Saturdays are the official Open House Day, and the members tend to get an early start, though nominally it begins at 1pm. With all day to dedicate to the cause, you’ll find everything from DIY aluminum casting with lost PLA, bentonite-sand, and a wooden form box, to delicious frosted sugar cookies made with a 3D printed cookie cutter, with yet more cookie shapes coming down the pipeline for next week, along with general 3D printing and the occasional visitor stopping by to try out the laser.
Now, Sunday afternoons are never guaranteed, but around about 2pm, a few folks usually come to 10BitWorks to play tabletop games, mainly the latest in card and board games, though if need be, every kind of Settlers of Catan is ready to go on the corner shelf. In exchange for a few pretzels, I’m introduced to the shifty paranoia of Noir, the ridiculous contraptions of Steam Works, and the desperate frustration that is Shadow of the Elder Gods The same crowd has been known to while away their Thursday nights at Alien Worlds up on San Pedro, kinda by the River City Donut shop.[Phonetically, 10Bit can sound a little like ‘Timbit’, which got really me pastry-hungry.]

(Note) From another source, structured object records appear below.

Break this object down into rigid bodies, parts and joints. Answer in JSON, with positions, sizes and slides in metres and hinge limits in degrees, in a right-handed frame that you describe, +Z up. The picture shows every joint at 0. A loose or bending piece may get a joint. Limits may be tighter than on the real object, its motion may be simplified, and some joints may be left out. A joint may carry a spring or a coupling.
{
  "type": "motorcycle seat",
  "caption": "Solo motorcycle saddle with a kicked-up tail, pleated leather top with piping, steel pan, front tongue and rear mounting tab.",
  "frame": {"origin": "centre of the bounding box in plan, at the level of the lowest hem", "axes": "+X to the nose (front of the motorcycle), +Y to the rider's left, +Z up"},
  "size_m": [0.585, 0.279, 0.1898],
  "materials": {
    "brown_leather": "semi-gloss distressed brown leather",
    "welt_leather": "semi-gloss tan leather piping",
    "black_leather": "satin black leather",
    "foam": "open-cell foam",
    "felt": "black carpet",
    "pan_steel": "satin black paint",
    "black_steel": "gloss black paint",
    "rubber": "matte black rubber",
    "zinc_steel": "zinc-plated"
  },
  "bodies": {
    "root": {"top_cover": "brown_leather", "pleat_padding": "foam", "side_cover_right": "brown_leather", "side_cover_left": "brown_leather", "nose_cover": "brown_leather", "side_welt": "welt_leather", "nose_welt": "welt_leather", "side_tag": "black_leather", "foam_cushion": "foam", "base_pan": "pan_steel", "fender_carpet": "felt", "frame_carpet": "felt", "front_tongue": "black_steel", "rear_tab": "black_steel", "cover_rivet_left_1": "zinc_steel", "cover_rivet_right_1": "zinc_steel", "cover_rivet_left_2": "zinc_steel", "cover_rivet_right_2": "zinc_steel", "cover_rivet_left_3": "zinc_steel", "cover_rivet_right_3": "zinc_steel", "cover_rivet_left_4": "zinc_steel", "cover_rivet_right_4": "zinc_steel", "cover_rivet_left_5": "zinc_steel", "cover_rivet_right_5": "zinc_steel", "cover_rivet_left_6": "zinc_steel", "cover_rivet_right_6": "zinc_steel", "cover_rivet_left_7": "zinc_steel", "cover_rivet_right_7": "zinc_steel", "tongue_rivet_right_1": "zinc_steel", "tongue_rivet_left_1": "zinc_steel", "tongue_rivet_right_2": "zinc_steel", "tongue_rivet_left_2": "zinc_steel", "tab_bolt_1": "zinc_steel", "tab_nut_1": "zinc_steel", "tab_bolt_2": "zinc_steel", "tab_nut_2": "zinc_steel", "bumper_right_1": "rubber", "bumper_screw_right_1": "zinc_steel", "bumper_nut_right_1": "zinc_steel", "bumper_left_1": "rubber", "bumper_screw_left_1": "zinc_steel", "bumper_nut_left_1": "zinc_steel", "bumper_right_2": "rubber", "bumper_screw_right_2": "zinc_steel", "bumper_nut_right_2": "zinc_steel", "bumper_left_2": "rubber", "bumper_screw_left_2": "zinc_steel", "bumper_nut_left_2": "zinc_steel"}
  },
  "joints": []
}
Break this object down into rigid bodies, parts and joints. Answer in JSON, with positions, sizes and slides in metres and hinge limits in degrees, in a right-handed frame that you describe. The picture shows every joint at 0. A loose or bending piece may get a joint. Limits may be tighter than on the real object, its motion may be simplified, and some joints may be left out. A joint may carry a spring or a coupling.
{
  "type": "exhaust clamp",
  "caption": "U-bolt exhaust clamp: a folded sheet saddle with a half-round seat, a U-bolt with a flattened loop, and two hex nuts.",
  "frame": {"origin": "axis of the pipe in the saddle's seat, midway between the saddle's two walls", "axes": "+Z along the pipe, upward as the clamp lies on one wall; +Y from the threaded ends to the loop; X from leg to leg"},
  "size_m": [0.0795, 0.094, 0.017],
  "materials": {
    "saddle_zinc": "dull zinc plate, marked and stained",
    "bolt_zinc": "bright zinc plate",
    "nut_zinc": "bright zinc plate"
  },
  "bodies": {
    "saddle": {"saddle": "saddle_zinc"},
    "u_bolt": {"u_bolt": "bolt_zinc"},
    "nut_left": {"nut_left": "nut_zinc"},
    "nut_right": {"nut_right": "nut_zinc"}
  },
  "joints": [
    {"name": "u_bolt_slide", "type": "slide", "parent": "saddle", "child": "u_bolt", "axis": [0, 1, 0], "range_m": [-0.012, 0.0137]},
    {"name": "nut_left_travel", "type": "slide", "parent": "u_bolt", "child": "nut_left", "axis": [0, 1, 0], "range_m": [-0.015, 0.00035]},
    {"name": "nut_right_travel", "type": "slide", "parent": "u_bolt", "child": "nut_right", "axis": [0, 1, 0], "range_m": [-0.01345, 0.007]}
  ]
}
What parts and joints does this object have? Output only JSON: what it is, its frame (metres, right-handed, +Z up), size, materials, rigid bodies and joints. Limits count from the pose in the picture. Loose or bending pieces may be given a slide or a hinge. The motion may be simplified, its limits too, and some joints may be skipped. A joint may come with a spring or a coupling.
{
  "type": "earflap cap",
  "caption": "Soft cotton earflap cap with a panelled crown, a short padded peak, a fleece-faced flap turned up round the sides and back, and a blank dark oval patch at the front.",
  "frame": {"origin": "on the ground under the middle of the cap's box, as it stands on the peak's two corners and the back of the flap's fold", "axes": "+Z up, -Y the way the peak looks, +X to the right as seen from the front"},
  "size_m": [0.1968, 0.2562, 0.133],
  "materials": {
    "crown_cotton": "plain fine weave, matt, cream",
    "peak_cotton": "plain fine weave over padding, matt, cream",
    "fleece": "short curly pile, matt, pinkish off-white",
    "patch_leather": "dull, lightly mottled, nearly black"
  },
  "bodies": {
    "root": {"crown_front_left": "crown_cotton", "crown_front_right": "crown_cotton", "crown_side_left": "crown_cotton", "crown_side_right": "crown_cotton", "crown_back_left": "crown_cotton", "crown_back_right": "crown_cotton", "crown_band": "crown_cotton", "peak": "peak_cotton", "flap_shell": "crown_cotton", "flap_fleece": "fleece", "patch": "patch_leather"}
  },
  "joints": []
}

San Antonio is, to put it lightly, not a bad place to eat. A maelstrom of menu choices surround the space; the top of the list is Whataburger, located barely a block away (just watch out for cars speeding around the blind corner). Another popular choice is Bill Miller BBQ, a bit farther down the way. And there’s taco trucks everywhere! Of course, I’m a sucker for nostalgia, so I make a special trip across town to the neon fifties of the In-N-Out Burger, the last one I’ll see on this trip after passing it up in Dallas and Austin. I have friends in Vegas who still are shocked that they’d ever open a second distribution centre. Ah, but this is getting a bit off the beat, now! Basically, if you like robots, if you like laser cutting, if you like burgers, you’ll love 10BitWorks.